STORED DATA>
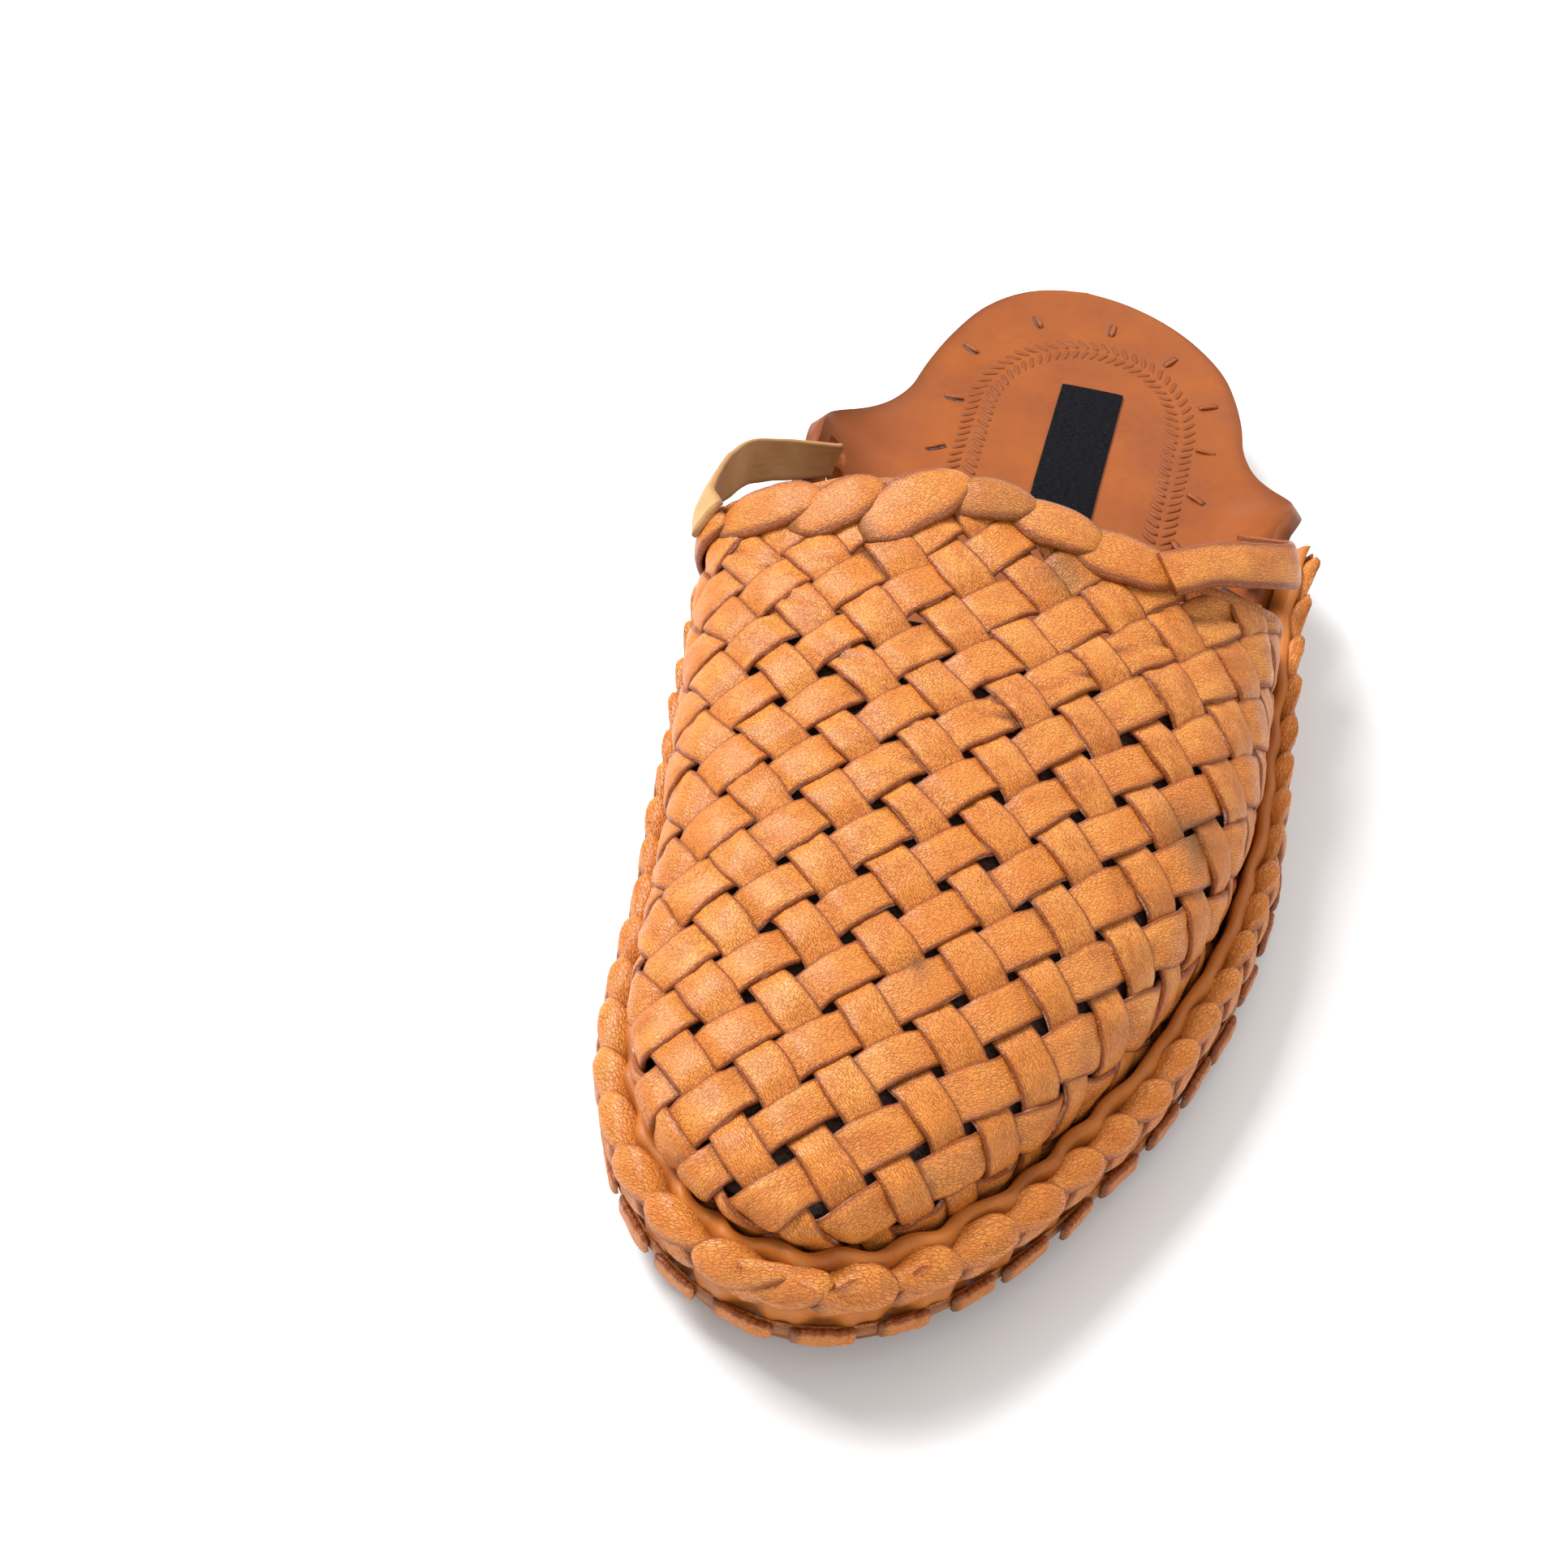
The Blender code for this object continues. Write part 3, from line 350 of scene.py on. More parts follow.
def flare(t, side):
    """How far the side leans out at the rim."""
    medial = smooth(t, FLARE[:, 0], FLARE[:, 1])
    lateral = smooth(t, FLARE[:, 0], FLARE[:, 2])
    return HEEL_WIDTH * np.where(side < 0, medial, lateral)


def edge(w, out, up, reach=LATERAL_END):
    """Point beside the sole's edge.

    w runs from -1 on the medial side over 0 at the toe to 1 on the lateral side, and the share of
    the length is reach times its square. The point lies out from the edge and up over the sole
    leather, and the side's lean is added in proportion to its height.
    """
    t = reach * w**2
    side = np.where(w < 0, -1.0, 1.0)
    here = outline(t, side)
    small = 1e-4
    ahead = outline(reach * (w + small) ** 2, np.where(w + small < 0, -1.0, 1.0))
    behind = outline(reach * (w - small) ** 2, np.where(w - small < 0, -1.0, 1.0))
    run = ahead - behind
    run = run / np.linalg.norm(run, axis=-1, keepdims=True)
    outward = np.stack([run[..., 1], -run[..., 0]], axis=-1)
    shift = out + flare(t, side) * up / RIM_UP
    plan = here + outward * np.asarray(shift)[..., None]
    height = underside(t) + OUTSOLE + up
    return np.concatenate([plan, np.asarray(height)[..., None]], axis=-1)


def edge_table():
    """The sole's edge by its length: w at equal steps, and the distance run at each."""
    w = np.linspace(-math.sqrt(MEDIAL_END / LATERAL_END), 1, 2001)
    points = edge(w, 0 * w, 0 * w)
    steps = np.linalg.norm(np.diff(points, axis=0), axis=1)
    return w, np.concatenate([[0], np.cumsum(steps)])


EDGE_W, EDGE_RUN = edge_table()
EDGE_LENGTH = EDGE_RUN[-1]
TOE_RUN = np.interp(0.0, EDGE_W, EDGE_RUN)


def edge_w(run):
    """Value of w after a distance along the sole's edge, from the medial end."""
    return np.interp(run, EDGE_RUN, EDGE_W)


def crown(t):
    """Height of the vamp's crown over the rim, and its sideways place."""
    height = INSTEP * smooth(t, CROWN[:, 0], CROWN[:, 1])
    return height, BALL_WIDTH * smooth(t, CROWN[:, 0], CROWN[:, 2])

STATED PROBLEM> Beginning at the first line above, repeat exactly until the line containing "return np.interp(run, EDGE_RUN, EDGE_W)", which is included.

EXERCISE ANSWER>
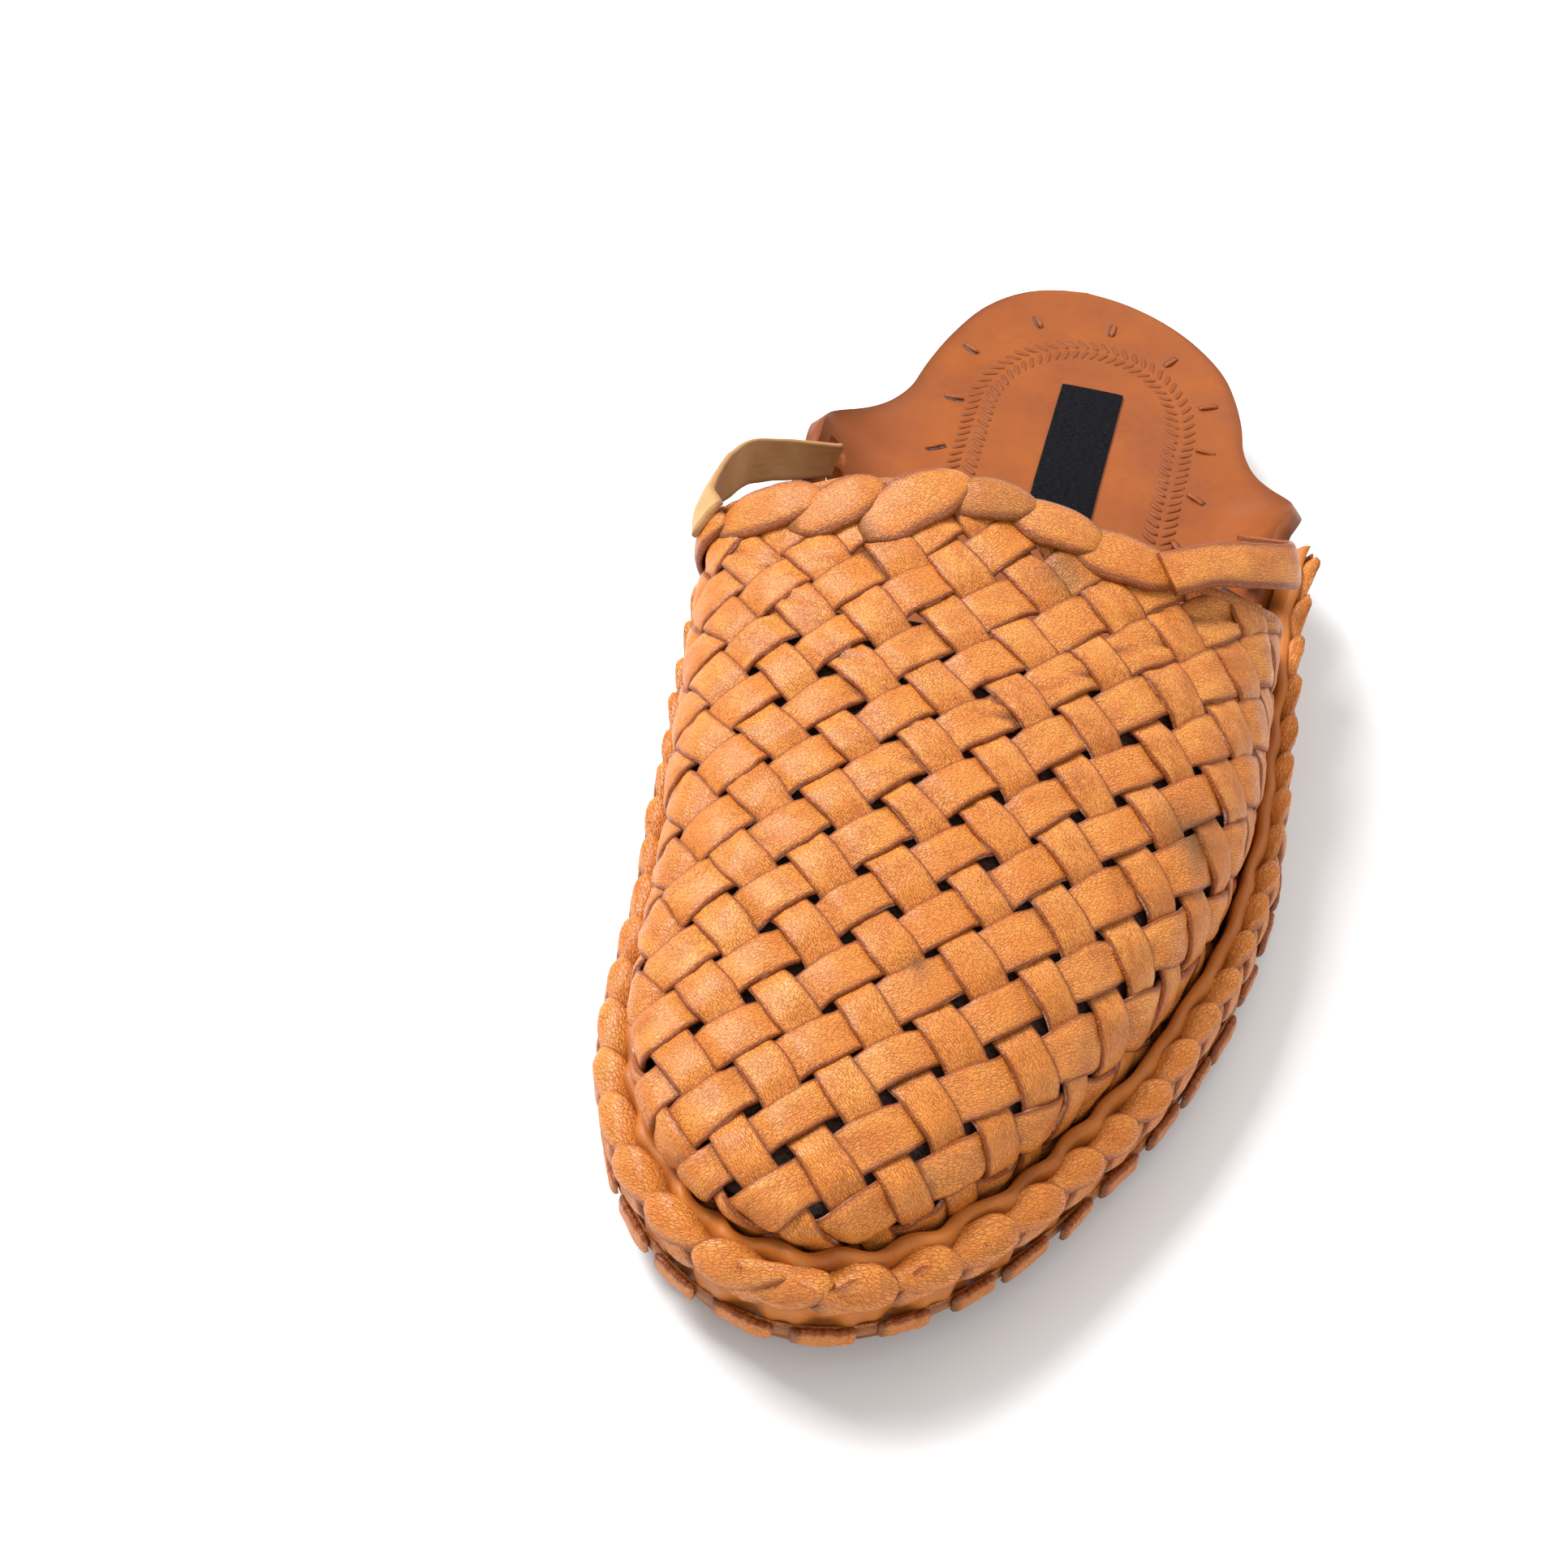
The Blender code for this object continues. Write part 3, from line 350 of scene.py on. More parts follow.
def flare(t, side):
    """How far the side leans out at the rim."""
    medial = smooth(t, FLARE[:, 0], FLARE[:, 1])
    lateral = smooth(t, FLARE[:, 0], FLARE[:, 2])
    return HEEL_WIDTH * np.where(side < 0, medial, lateral)


def edge(w, out, up, reach=LATERAL_END):
    """Point beside the sole's edge.

    w runs from -1 on the medial side over 0 at the toe to 1 on the lateral side, and the share of
    the length is reach times its square. The point lies out from the edge and up over the sole
    leather, and the side's lean is added in proportion to its height.
    """
    t = reach * w**2
    side = np.where(w < 0, -1.0, 1.0)
    here = outline(t, side)
    small = 1e-4
    ahead = outline(reach * (w + small) ** 2, np.where(w + small < 0, -1.0, 1.0))
    behind = outline(reach * (w - small) ** 2, np.where(w - small < 0, -1.0, 1.0))
    run = ahead - behind
    run = run / np.linalg.norm(run, axis=-1, keepdims=True)
    outward = np.stack([run[..., 1], -run[..., 0]], axis=-1)
    shift = out + flare(t, side) * up / RIM_UP
    plan = here + outward * np.asarray(shift)[..., None]
    height = underside(t) + OUTSOLE + up
    return np.concatenate([plan, np.asarray(height)[..., None]], axis=-1)


def edge_table():
    """The sole's edge by its length: w at equal steps, and the distance run at each."""
    w = np.linspace(-math.sqrt(MEDIAL_END / LATERAL_END), 1, 2001)
    points = edge(w, 0 * w, 0 * w)
    steps = np.linalg.norm(np.diff(points, axis=0), axis=1)
    return w, np.concatenate([[0], np.cumsum(steps)])


EDGE_W, EDGE_RUN = edge_table()
EDGE_LENGTH = EDGE_RUN[-1]
TOE_RUN = np.interp(0.0, EDGE_W, EDGE_RUN)


def edge_w(run):
    """Value of w after a distance along the sole's edge, from the medial end."""
    return np.interp(run, EDGE_RUN, EDGE_W)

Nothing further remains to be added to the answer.